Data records
+ + + + + + +

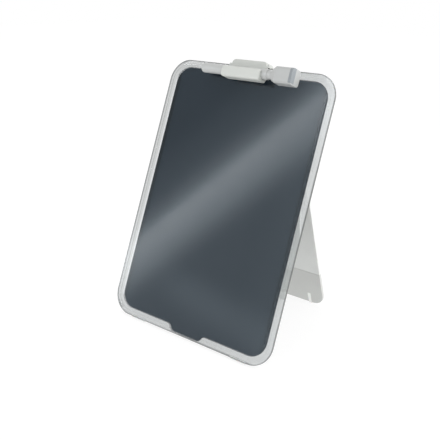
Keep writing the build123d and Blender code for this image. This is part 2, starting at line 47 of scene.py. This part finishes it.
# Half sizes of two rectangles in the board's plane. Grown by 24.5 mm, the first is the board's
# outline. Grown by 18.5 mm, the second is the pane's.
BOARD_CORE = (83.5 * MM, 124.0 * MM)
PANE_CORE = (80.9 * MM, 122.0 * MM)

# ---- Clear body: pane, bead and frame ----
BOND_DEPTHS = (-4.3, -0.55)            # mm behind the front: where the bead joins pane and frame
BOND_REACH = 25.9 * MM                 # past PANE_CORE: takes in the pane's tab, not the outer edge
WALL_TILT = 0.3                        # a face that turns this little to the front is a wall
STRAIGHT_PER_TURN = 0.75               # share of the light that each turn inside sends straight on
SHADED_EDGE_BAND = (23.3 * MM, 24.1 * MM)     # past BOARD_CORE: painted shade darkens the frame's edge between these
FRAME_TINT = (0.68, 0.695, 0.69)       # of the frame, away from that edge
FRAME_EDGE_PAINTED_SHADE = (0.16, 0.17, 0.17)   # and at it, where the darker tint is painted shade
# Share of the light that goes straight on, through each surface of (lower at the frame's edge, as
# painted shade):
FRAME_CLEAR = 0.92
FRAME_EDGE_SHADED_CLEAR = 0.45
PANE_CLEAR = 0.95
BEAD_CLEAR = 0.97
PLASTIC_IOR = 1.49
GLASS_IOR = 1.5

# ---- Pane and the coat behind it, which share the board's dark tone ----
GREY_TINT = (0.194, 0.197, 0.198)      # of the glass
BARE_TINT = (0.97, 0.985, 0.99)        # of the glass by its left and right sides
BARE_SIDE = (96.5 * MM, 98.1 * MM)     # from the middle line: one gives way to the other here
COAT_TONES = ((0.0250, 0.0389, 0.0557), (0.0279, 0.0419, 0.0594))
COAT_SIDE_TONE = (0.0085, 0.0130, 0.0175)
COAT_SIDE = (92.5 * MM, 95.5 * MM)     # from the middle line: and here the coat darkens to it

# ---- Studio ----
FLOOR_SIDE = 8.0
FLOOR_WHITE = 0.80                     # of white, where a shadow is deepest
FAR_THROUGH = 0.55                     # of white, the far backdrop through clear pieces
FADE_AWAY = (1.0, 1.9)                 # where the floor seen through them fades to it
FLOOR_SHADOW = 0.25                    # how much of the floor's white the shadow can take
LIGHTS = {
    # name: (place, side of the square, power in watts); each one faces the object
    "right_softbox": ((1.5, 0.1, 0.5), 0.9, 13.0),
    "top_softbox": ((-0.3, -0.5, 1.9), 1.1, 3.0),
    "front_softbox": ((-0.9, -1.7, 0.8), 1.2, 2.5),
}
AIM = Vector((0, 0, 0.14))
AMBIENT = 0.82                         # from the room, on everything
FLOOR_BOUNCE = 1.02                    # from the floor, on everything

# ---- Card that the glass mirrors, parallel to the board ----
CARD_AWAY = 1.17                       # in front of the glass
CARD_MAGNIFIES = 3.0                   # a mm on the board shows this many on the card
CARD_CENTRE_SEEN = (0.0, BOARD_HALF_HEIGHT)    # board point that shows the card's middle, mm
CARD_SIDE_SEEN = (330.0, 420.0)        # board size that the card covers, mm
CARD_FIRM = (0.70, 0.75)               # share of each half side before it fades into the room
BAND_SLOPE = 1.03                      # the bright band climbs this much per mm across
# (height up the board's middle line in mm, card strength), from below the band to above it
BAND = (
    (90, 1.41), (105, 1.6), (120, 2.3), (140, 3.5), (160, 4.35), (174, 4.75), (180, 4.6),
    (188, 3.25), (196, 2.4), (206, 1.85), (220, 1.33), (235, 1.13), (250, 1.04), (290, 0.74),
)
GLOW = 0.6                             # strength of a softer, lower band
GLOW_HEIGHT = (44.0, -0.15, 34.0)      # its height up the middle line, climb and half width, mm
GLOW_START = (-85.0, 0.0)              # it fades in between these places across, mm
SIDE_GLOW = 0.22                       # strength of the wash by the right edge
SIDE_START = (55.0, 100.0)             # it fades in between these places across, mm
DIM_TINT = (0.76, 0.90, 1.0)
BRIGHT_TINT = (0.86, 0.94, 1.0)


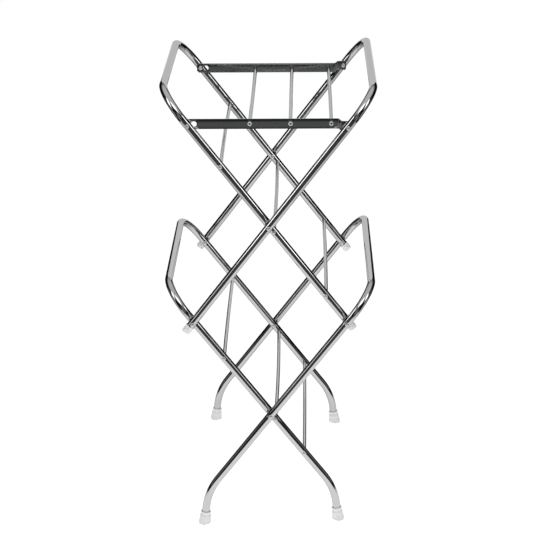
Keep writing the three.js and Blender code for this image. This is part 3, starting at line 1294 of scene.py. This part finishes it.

+ + + + + + +

## Task to carry out
Extract every entry above as it appears.

## Output of the exercise
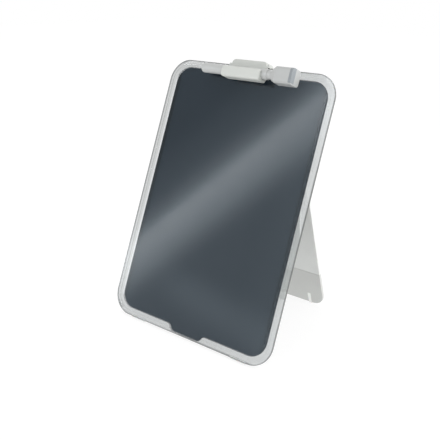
Keep writing the build123d and Blender code for this image. This is part 2, starting at line 47 of scene.py. This part finishes it.
# Half sizes of two rectangles in the board's plane. Grown by 24.5 mm, the first is the board's
# outline. Grown by 18.5 mm, the second is the pane's.
BOARD_CORE = (83.5 * MM, 124.0 * MM)
PANE_CORE = (80.9 * MM, 122.0 * MM)

# ---- Clear body: pane, bead and frame ----
BOND_DEPTHS = (-4.3, -0.55)            # mm behind the front: where the bead joins pane and frame
BOND_REACH = 25.9 * MM                 # past PANE_CORE: takes in the pane's tab, not the outer edge
WALL_TILT = 0.3                        # a face that turns this little to the front is a wall
STRAIGHT_PER_TURN = 0.75               # share of the light that each turn inside sends straight on
SHADED_EDGE_BAND = (23.3 * MM, 24.1 * MM)     # past BOARD_CORE: painted shade darkens the frame's edge between these
FRAME_TINT = (0.68, 0.695, 0.69)       # of the frame, away from that edge
FRAME_EDGE_PAINTED_SHADE = (0.16, 0.17, 0.17)   # and at it, where the darker tint is painted shade
# Share of the light that goes straight on, through each surface of (lower at the frame's edge, as
# painted shade):
FRAME_CLEAR = 0.92
FRAME_EDGE_SHADED_CLEAR = 0.45
PANE_CLEAR = 0.95
BEAD_CLEAR = 0.97
PLASTIC_IOR = 1.49
GLASS_IOR = 1.5

# ---- Pane and the coat behind it, which share the board's dark tone ----
GREY_TINT = (0.194, 0.197, 0.198)      # of the glass
BARE_TINT = (0.97, 0.985, 0.99)        # of the glass by its left and right sides
BARE_SIDE = (96.5 * MM, 98.1 * MM)     # from the middle line: one gives way to the other here
COAT_TONES = ((0.0250, 0.0389, 0.0557), (0.0279, 0.0419, 0.0594))
COAT_SIDE_TONE = (0.0085, 0.0130, 0.0175)
COAT_SIDE = (92.5 * MM, 95.5 * MM)     # from the middle line: and here the coat darkens to it

# ---- Studio ----
FLOOR_SIDE = 8.0
FLOOR_WHITE = 0.80                     # of white, where a shadow is deepest
FAR_THROUGH = 0.55                     # of white, the far backdrop through clear pieces
FADE_AWAY = (1.0, 1.9)                 # where the floor seen through them fades to it
FLOOR_SHADOW = 0.25                    # how much of the floor's white the shadow can take
LIGHTS = {
    # name: (place, side of the square, power in watts); each one faces the object
    "right_softbox": ((1.5, 0.1, 0.5), 0.9, 13.0),
    "top_softbox": ((-0.3, -0.5, 1.9), 1.1, 3.0),
    "front_softbox": ((-0.9, -1.7, 0.8), 1.2, 2.5),
}
AIM = Vector((0, 0, 0.14))
AMBIENT = 0.82                         # from the room, on everything
FLOOR_BOUNCE = 1.02                    # from the floor, on everything

# ---- Card that the glass mirrors, parallel to the board ----
CARD_AWAY = 1.17                       # in front of the glass
CARD_MAGNIFIES = 3.0                   # a mm on the board shows this many on the card
CARD_CENTRE_SEEN = (0.0, BOARD_HALF_HEIGHT)    # board point that shows the card's middle, mm
CARD_SIDE_SEEN = (330.0, 420.0)        # board size that the card covers, mm
CARD_FIRM = (0.70, 0.75)               # share of each half side before it fades into the room
BAND_SLOPE = 1.03                      # the bright band climbs this much per mm across
# (height up the board's middle line in mm, card strength), from below the band to above it
BAND = (
    (90, 1.41), (105, 1.6), (120, 2.3), (140, 3.5), (160, 4.35), (174, 4.75), (180, 4.6),
    (188, 3.25), (196, 2.4), (206, 1.85), (220, 1.33), (235, 1.13), (250, 1.04), (290, 0.74),
)
GLOW = 0.6                             # strength of a softer, lower band
GLOW_HEIGHT = (44.0, -0.15, 34.0)      # its height up the middle line, climb and half width, mm
GLOW_START = (-85.0, 0.0)              # it fades in between these places across, mm
SIDE_GLOW = 0.22                       # strength of the wash by the right edge
SIDE_START = (55.0, 100.0)             # it fades in between these places across, mm
DIM_TINT = (0.76, 0.90, 1.0)
BRIGHT_TINT = (0.86, 0.94, 1.0)


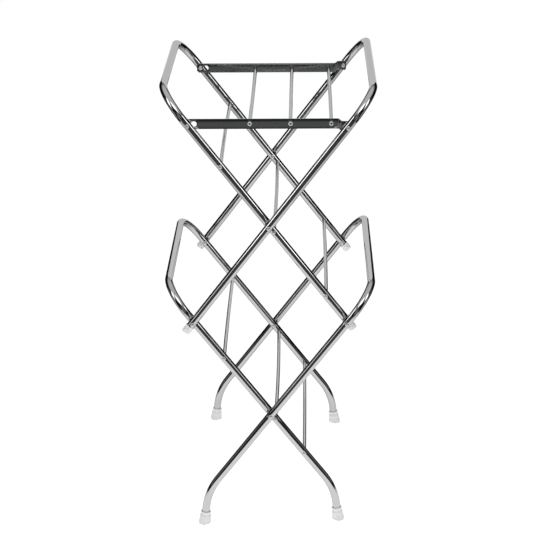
Keep writing the three.js and Blender code for this image. This is part 3, starting at line 1294 of scene.py. This part finishes it.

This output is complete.